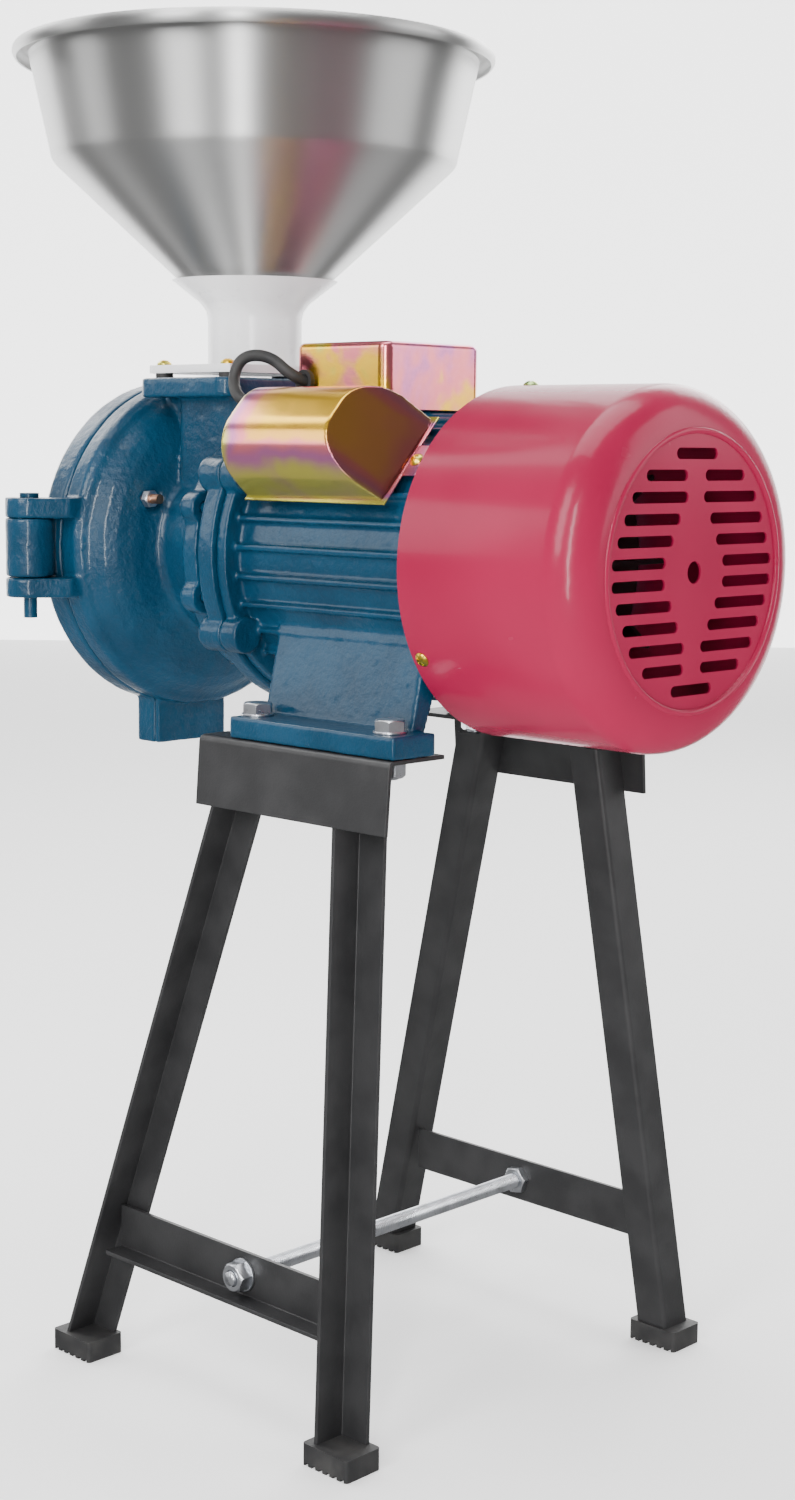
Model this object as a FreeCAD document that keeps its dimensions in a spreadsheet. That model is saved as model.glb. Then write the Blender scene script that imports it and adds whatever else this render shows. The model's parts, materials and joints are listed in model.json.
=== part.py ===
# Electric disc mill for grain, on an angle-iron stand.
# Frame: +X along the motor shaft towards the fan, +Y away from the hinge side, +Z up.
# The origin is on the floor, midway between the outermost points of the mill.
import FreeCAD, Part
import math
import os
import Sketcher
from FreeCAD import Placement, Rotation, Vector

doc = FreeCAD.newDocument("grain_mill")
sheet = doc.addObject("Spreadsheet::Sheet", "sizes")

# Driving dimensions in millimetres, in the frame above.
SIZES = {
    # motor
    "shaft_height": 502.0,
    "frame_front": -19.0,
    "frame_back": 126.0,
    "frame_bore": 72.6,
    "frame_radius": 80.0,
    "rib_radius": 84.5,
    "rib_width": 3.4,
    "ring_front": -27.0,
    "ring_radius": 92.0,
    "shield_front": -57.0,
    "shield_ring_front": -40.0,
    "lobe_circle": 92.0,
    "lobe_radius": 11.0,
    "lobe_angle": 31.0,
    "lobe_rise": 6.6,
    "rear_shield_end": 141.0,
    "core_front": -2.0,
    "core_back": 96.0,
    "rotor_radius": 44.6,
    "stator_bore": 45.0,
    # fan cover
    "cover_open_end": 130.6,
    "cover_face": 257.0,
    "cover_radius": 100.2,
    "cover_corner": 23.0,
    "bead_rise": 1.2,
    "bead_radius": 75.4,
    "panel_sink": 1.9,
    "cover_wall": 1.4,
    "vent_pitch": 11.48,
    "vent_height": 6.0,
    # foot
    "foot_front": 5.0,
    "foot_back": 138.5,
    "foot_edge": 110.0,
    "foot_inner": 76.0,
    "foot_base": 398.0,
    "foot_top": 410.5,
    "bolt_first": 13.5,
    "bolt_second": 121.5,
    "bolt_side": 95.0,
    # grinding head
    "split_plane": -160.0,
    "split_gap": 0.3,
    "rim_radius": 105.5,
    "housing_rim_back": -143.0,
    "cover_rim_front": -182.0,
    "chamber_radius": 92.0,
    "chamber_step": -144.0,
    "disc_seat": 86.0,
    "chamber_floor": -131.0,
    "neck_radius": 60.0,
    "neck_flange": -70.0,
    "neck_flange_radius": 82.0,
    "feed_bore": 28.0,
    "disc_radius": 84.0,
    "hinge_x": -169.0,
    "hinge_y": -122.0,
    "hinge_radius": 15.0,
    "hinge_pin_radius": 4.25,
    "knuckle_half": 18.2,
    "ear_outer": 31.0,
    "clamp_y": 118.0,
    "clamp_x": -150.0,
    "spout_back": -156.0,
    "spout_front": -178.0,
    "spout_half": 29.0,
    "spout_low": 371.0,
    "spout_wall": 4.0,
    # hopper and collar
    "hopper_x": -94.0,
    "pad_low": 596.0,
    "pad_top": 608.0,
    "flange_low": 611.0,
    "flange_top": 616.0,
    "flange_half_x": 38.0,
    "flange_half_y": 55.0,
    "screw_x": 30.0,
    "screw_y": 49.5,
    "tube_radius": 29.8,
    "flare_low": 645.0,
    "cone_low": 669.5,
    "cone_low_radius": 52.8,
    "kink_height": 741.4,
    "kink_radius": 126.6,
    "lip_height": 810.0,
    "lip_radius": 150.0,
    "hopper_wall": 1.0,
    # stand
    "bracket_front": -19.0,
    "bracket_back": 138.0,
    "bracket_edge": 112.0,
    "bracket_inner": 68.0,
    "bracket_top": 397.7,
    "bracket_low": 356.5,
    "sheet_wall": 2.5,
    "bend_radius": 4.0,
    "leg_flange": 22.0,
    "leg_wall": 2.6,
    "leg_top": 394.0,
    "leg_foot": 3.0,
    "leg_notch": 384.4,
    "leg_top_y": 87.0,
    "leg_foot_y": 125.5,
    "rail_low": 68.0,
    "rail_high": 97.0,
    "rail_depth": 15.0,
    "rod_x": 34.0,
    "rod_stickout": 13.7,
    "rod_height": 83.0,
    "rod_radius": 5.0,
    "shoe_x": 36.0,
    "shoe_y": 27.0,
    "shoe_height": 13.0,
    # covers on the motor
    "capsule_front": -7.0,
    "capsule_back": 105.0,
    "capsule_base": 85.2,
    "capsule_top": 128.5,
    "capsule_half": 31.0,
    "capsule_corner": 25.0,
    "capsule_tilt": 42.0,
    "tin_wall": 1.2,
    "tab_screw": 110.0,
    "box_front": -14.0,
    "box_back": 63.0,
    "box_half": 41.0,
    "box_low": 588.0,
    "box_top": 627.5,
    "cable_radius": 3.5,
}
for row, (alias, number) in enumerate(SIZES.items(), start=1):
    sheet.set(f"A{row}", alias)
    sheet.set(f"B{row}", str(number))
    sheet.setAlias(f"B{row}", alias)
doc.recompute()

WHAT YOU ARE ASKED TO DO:
Print, unaltered, every line from the beginning of the material down to the line with "from FreeCAD import".

RESULT:
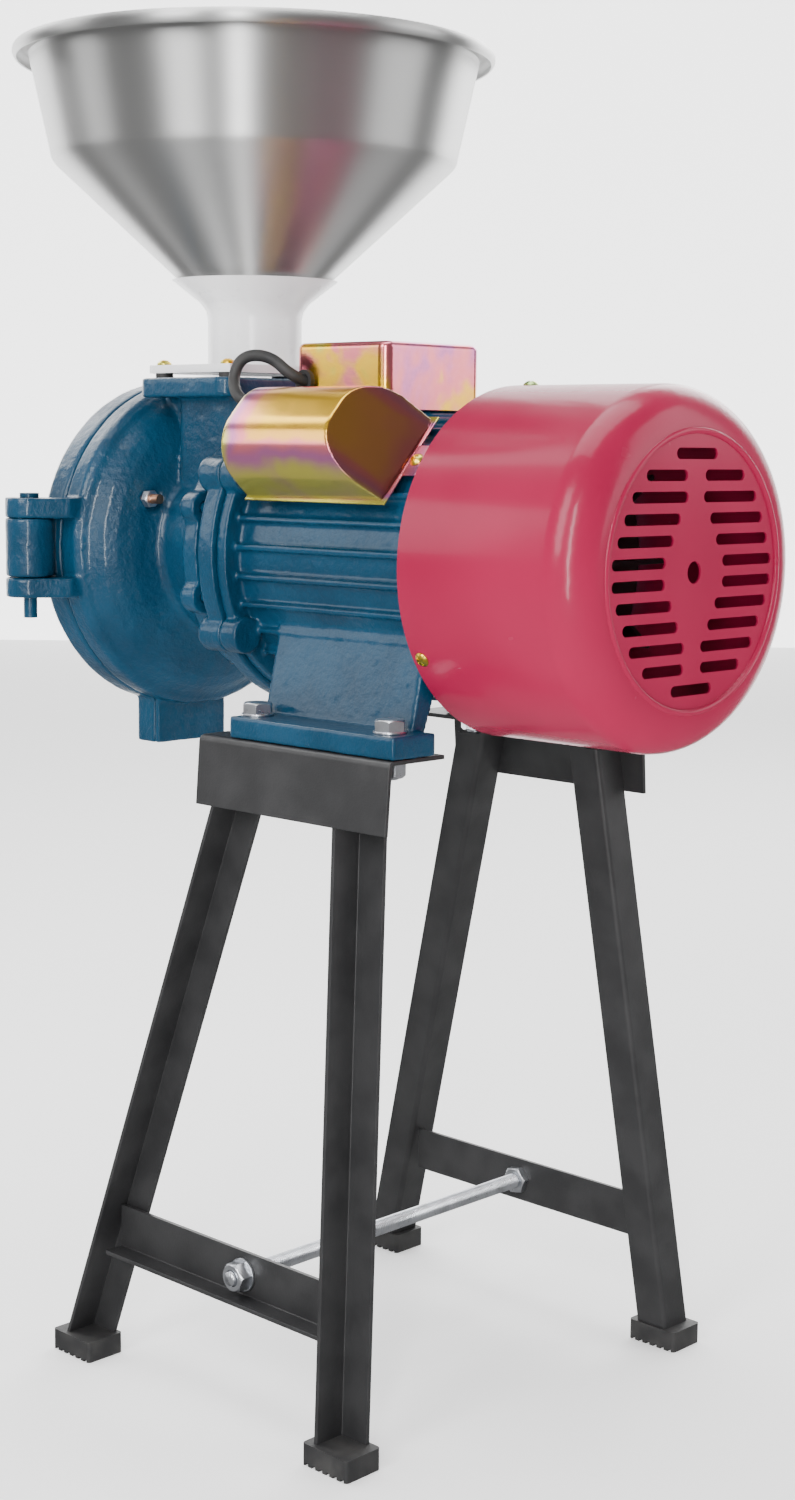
Model this object as a FreeCAD document that keeps its dimensions in a spreadsheet. That model is saved as model.glb. Then write the Blender scene script that imports it and adds whatever else this render shows. The model's parts, materials and joints are listed in model.json.
=== part.py ===
# Electric disc mill for grain, on an angle-iron stand.
# Frame: +X along the motor shaft towards the fan, +Y away from the hinge side, +Z up.
# The origin is on the floor, midway between the outermost points of the mill.
import FreeCAD, Part
import math
import os
import Sketcher
from FreeCAD import Placement, Rotation, Vector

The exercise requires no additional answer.